You can see that Lowe’s dividend has grown by more than 20% annually over each time period measured during the past two decades.



Of course such impressive growth rates can’t go on forever. However, if management can successfully execute on its margin expansion plans, than the company’s 15% EPS and FCF per share growth should allow it to achieve its short-term goal of 15% to 20% annual dividend growth through 2019.


More importantly, the company’s low payout ratio, combined with Lowe’s getting close to US market saturation (its US store count nearly matches that of Home Depot, which is no longer expanding its store count), means that in the future it will likely spend less on new store openings.


That would allow it to potentially raise its payout ratio and continue growing the dividend at a double-digit clip for many years to come.



Over the past year Lowe’s has underperformed the S&P 500 by about 20%, making it one of the more interesting dividend kings to review today.


LOW’s forward P/E ratio of 16.6 is now lower than the S&P 500’s 17.8, for example.
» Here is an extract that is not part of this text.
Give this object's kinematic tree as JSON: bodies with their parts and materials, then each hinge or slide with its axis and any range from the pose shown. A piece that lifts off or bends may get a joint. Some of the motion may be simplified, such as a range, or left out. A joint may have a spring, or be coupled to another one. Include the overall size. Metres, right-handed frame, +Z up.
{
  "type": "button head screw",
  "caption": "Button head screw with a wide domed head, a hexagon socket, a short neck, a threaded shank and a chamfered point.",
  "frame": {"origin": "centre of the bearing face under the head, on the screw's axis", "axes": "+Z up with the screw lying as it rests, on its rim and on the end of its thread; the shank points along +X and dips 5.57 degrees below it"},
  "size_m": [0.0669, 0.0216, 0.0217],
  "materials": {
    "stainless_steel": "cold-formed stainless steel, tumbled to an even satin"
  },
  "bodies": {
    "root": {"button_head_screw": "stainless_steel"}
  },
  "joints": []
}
More importantly its forward P/E is well below both the industry median of 20.3, as well as its historical norm of 19.3.


Meanwhile, its dividend yield of 2.2% is both greater than the market’s 1.9% payout, as well as slightly higher than the industry median of 2.1%. Keep in mind that over the past 13 years, Lowe’s median yield has been 1.5% as well.


Given the company’s reasonable valuation multiples relative to history and continued outlook for double-digit earnings growth, Lowe’s could be worth a closer look today for long-term dividend growth investors.



When it comes to low risk and steady dividend growers, certain dividend kings can be appealing choices.


While Lowe’s somewhat low yield means it may not be for everyone, such as retirees looking to live off dividends, Lowe’s does boast the fastest dividend growth record of the dividend king group.


And when combined with a highly secure payout and strong long-term dividend growth prospects, Lowe’s seems like a reasonable holding for a diversified dividend growth portfolio.